• _Exercise task_
Reproduce the material in full, exactly as written.

• _Data_

▬▬▬▬▬▬

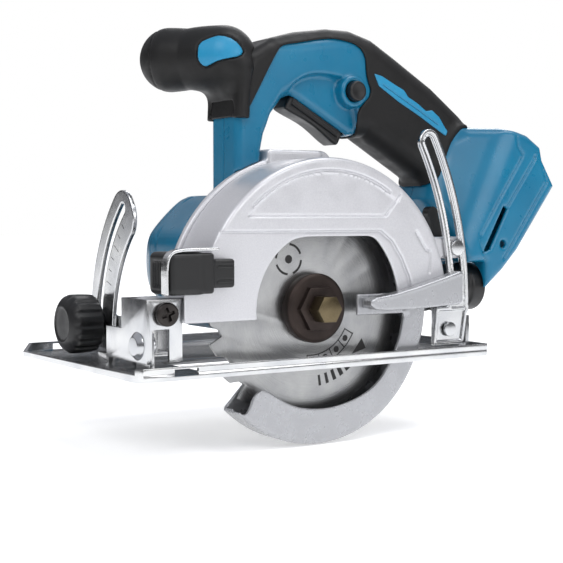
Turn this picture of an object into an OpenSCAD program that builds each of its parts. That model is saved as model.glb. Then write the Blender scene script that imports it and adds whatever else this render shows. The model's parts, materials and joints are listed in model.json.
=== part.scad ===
// Cordless circular saw with a 125 mm blade.
// Millimetres. X runs to the rear, Y to the motor side, Z up. The sole of the base is z = 0,
// the blade's middle plane is y = 0 and its axis is at x = 0.

/* [Blade] */
// Diameter over the tooth tips
blade_d = 125; // [110:1:125]
// Body thickness of the blade
blade_t = 1.6; // [1.2:0.1:1.8]
// Number of teeth
teeth = 24; // [18:2:36]
// Height of the blade axis over the sole at full depth
arbor_z = 30; // [29:0.5:31]

/* [Base] */
// Front edge of the base
base_x0 = -109; // [-112:1:-107]
// Rear edge of the base
base_x1 = 110; // [108:1:120]
// Blade-side edge of the base
base_y0 = -18; // [-20:0.5:-18]
// Motor-side edge of the base
base_y1 = 128; // [124:1:140]
// Sheet thickness of the base
plate_t = 2; // [1.5:0.1:2]
// Height of the turned-up rim
rim_h = 6.5; // [5.5:0.1:6.5]
// Height of the bevel axis over the sole
bevel_z = 15.5; // [15.5:0.5:16]

/* [Guards] */
// Outer radius of the upper guard
case_r = 77.5; // [77.5:0.5:78.5]
// Wall of the upper guard
case_wall = 2.5; // [2:0.1:2.5]
// Outer radius of the lower guard
guard_r = 70; // [68:0.5:70]
// Wall of the lower guard
guard_wall = 2; // [1.5:0.1:2]

/* [Bevel quadrant] */
// Radius of the middle of its slot
quad_slot_r = 88.4; // [88:0.1:89]
// Width of its slot
quad_slot_w = 6.2; // [6.1:0.1:7]
// Largest bevel angle
bevel_max = 45; // [30:1:45]

/* [Depth guide] */
// Radius of the middle of the guide's slot
guide_r = 185; // [184:0.5:186]
// Width of the guide strip
guide_w = 14; // [12:0.5:14]
// Width of the guide's slot
guide_slot = 5.6; // [5.2:0.1:6]

/* [Motor] */
// Outer radius of the motor housing
motor_r = 38; // [37.5:0.1:38]
// Teeth of the motor pinion
pinion_teeth = 10; // [10:1:10]
// Teeth of the spindle gear
gear_teeth = 45; // [45:1:45]

/* [Handle] */
// Width of the handle core
handle_w = 28; // [26:1:28]
// Wall of the plastic shells
shell_wall = 2.4; // [2:0.1:2.6]
// Radius of the front grip
bulb_r = 17.2; // [15:0.1:17.2]

/* [Hidden] */
$fn = 96;

// Colours
zinc = [0.78, 0.79, 0.80];
casting = [0.80, 0.81, 0.83];
blue = [0.09, 0.50, 0.67];
black = [0.13, 0.13, 0.13];
dark_steel = [0.22, 0.19, 0.18];

// Axes shared by several parts
case_x = 5;                         // the upper guard's centre, ahead of the blade axis
case_y0 = -13;                      // blade-side face of the upper guard
case_y1 = 18;                       // its motor-side edge
flange_y = 22;                      // motor-side face of the gear case's plate
pivot = [-90, 31];                  // depth pivot, in X and Z
motor = [-16, arbor_z + 22.4];      // motor axis, in X and Z
lock_at = [92.7, 60];               // depth lock bolt, in X and Z
mesh_turn = atan2(motor[1] - arbor_z, motor[0]);  // direction from the spindle to the motor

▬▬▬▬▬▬

• _Exercise solution_
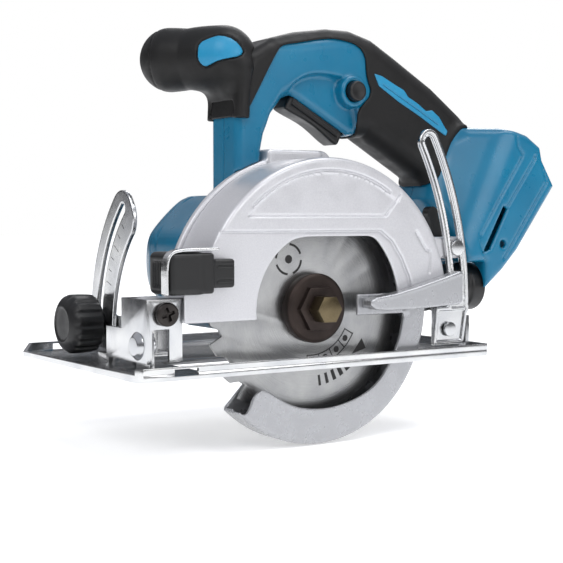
Turn this picture of an object into an OpenSCAD program that builds each of its parts. That model is saved as model.glb. Then write the Blender scene script that imports it and adds whatever else this render shows. The model's parts, materials and joints are listed in model.json.
=== part.scad ===
// Cordless circular saw with a 125 mm blade.
// Millimetres. X runs to the rear, Y to the motor side, Z up. The sole of the base is z = 0,
// the blade's middle plane is y = 0 and its axis is at x = 0.

/* [Blade] */
// Diameter over the tooth tips
blade_d = 125; // [110:1:125]
// Body thickness of the blade
blade_t = 1.6; // [1.2:0.1:1.8]
// Number of teeth
teeth = 24; // [18:2:36]
// Height of the blade axis over the sole at full depth
arbor_z = 30; // [29:0.5:31]

/* [Base] */
// Front edge of the base
base_x0 = -109; // [-112:1:-107]
// Rear edge of the base
base_x1 = 110; // [108:1:120]
// Blade-side edge of the base
base_y0 = -18; // [-20:0.5:-18]
// Motor-side edge of the base
base_y1 = 128; // [124:1:140]
// Sheet thickness of the base
plate_t = 2; // [1.5:0.1:2]
// Height of the turned-up rim
rim_h = 6.5; // [5.5:0.1:6.5]
// Height of the bevel axis over the sole
bevel_z = 15.5; // [15.5:0.5:16]

/* [Guards] */
// Outer radius of the upper guard
case_r = 77.5; // [77.5:0.5:78.5]
// Wall of the upper guard
case_wall = 2.5; // [2:0.1:2.5]
// Outer radius of the lower guard
guard_r = 70; // [68:0.5:70]
// Wall of the lower guard
guard_wall = 2; // [1.5:0.1:2]

/* [Bevel quadrant] */
// Radius of the middle of its slot
quad_slot_r = 88.4; // [88:0.1:89]
// Width of its slot
quad_slot_w = 6.2; // [6.1:0.1:7]
// Largest bevel angle
bevel_max = 45; // [30:1:45]

/* [Depth guide] */
// Radius of the middle of the guide's slot
guide_r = 185; // [184:0.5:186]
// Width of the guide strip
guide_w = 14; // [12:0.5:14]
// Width of the guide's slot
guide_slot = 5.6; // [5.2:0.1:6]

/* [Motor] */
// Outer radius of the motor housing
motor_r = 38; // [37.5:0.1:38]
// Teeth of the motor pinion
pinion_teeth = 10; // [10:1:10]
// Teeth of the spindle gear
gear_teeth = 45; // [45:1:45]

/* [Handle] */
// Width of the handle core
handle_w = 28; // [26:1:28]
// Wall of the plastic shells
shell_wall = 2.4; // [2:0.1:2.6]
// Radius of the front grip
bulb_r = 17.2; // [15:0.1:17.2]

/* [Hidden] */
$fn = 96;

// Colours
zinc = [0.78, 0.79, 0.80];
casting = [0.80, 0.81, 0.83];
blue = [0.09, 0.50, 0.67];
black = [0.13, 0.13, 0.13];
dark_steel = [0.22, 0.19, 0.18];

// Axes shared by several parts
case_x = 5;                         // the upper guard's centre, ahead of the blade axis
case_y0 = -13;                      // blade-side face of the upper guard
case_y1 = 18;                       // its motor-side edge
flange_y = 22;                      // motor-side face of the gear case's plate
pivot = [-90, 31];                  // depth pivot, in X and Z
motor = [-16, arbor_z + 22.4];      // motor axis, in X and Z
lock_at = [92.7, 60];               // depth lock bolt, in X and Z
mesh_turn = atan2(motor[1] - arbor_z, motor[0]);  // direction from the spindle to the motor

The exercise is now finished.